**Task objective**
Go from the first line to the line with "The front row" and return those lines verbatim, ends included.

**Material provided**
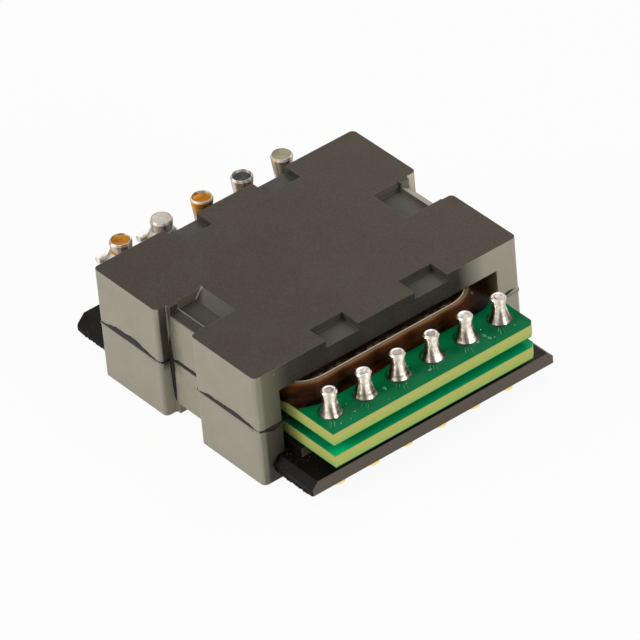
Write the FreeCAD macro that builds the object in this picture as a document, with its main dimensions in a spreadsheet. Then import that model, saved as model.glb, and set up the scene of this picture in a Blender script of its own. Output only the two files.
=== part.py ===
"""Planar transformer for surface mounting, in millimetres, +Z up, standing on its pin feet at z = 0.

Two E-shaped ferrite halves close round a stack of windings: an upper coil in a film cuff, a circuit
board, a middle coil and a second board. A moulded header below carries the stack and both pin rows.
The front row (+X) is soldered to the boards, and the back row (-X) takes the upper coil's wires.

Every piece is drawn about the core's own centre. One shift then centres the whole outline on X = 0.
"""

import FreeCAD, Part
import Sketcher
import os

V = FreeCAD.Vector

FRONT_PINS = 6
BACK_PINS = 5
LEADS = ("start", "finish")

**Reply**
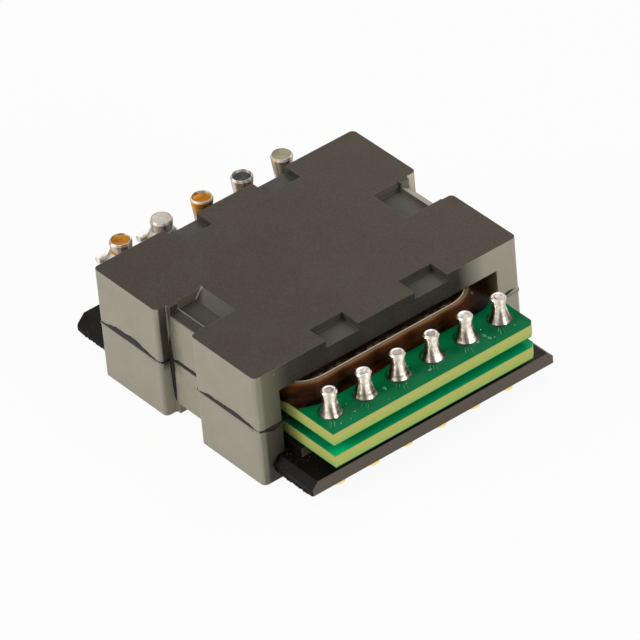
Write the FreeCAD macro that builds the object in this picture as a document, with its main dimensions in a spreadsheet. Then import that model, saved as model.glb, and set up the scene of this picture in a Blender script of its own. Output only the two files.
=== part.py ===
"""Planar transformer for surface mounting, in millimetres, +Z up, standing on its pin feet at z = 0.

Two E-shaped ferrite halves close round a stack of windings: an upper coil in a film cuff, a circuit
board, a middle coil and a second board. A moulded header below carries the stack and both pin rows.
The front row (+X) is soldered to the boards, and the back row (-X) takes the upper coil's wires.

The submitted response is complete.